Sure, we can clean up our beaches ahead of the tourist season but the skeletons in the closet remain. My unpleasant, nagging feeling, that we are somehow being duped remained. I was unable to put a finger precisely on it, until one morning, swimming with my nine-year-old, she started excitedly beckoning me over babbling incomprehensively though her snorkel. When I caught up to her, I made out what she was saying: “Mum, sea urchin, SEA URCHIN!” There indeed in the clear shallow waters, on an almost barren rock, was wedged one lone sea urchin.
And then it hit me. There is an eco-psychological phenomenon which has been dubbed “generational amnesia”. Basically, it refers to the fact that for each generation, what they see around them becomes their baseline reference. In the UK it has been associated with the murmuration of starlings, once a common sight, now less and less so. Younger generations don’t have the memory of what the natural world used to be like, so they don’t miss it. And so for each successive generation the impoverished biodiversity around it feels like the norm, perhaps even “rich”.

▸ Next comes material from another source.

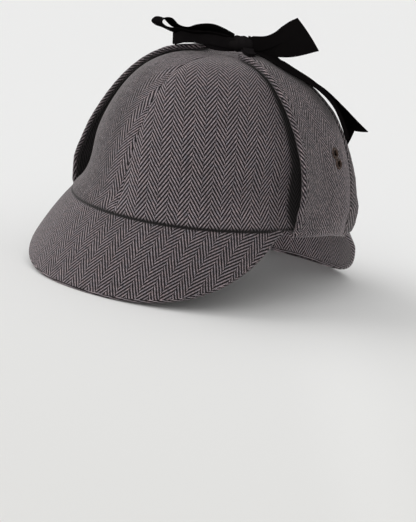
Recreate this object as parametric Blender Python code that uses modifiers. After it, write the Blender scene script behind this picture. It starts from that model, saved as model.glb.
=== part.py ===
# A deerstalker hat of herringbone tweed: four crown panels, a peak in front and one behind, and
# two ear flaps folded up and tied over the crown with black ribbon. It rests on its two peaks.
# Metres, +Z up. The front peak points to -Y and the wearer's left is +X.
import math

import bmesh
import bpy
import numpy as np
from mathutils import Vector

MM = 0.001

# ---- crown ----------------------------------------------------------------------------------
RIM_HALF_WIDTH = 85 * MM
RIM_HALF_LENGTH = 102 * MM
CROWN_HEIGHT = 94 * MM
CROWN_WALL = 2 * MM
CROWN_BULGE = 1.25          # the two powers that make the wall stand up and the top lie flat
CROWN_FLATNESS = 3.17
RIM_FLARE = 0.042           # how far the rim stands out past the wall above it, as a share
RIM_FLARE_HEIGHT = 0.08     # and the share of the height over which it dies away
TOP_FORWARD = 8 * MM        # the top lies this far in front of the rim's centre
TOP_FORWARD_POWER = 1.78
RIM_ARCH = 1.3 * MM         # rise of the rim at the front and the back
WAIST_DEPTH = 4 * MM        # the hollow above the ends of the peaks
WAIST_HEIGHT = 0.22
WAIST_HEIGHT_SPREAD = 0.15
WAIST_TURN = math.radians(58)
WAIST_TURN_SPREAD = 0.45
SIDE_SEAM_TURN = math.radians(84)
SEAM_GAP = 0.5 * MM
PANEL_ROWS = 17
SEAM_DIP = 0.9 * MM
SEAM_DIP_WIDTH = 5 * MM
TOP_HOLE_SHARE = 0.985      # the panels' tips stop just short of the very top
HEM_SHARE = 0.006           # the lowest edge hangs straight down for this share of the wall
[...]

This is what was happening here and why I find the self-congratulatory Blue Flag advertising so disturbing and hard to endorse. My kids don’t know the sea isn’t supposed to be full of plastic bits. They don’t know that one lone sea urchin is something to sob, not rejoice, about. Well, they sort of know, they’ve been told, but they’ve never experienced it. And what of my grandchildren? Perhaps they will never know that the sea was once something you could delight in, cool off in, and safely swim in. Maybe for them the sea will be just something you go visit to look at, while your parents force you to read the informational plaque, like the impressive deep pits left behind from abandoned mines and quarries.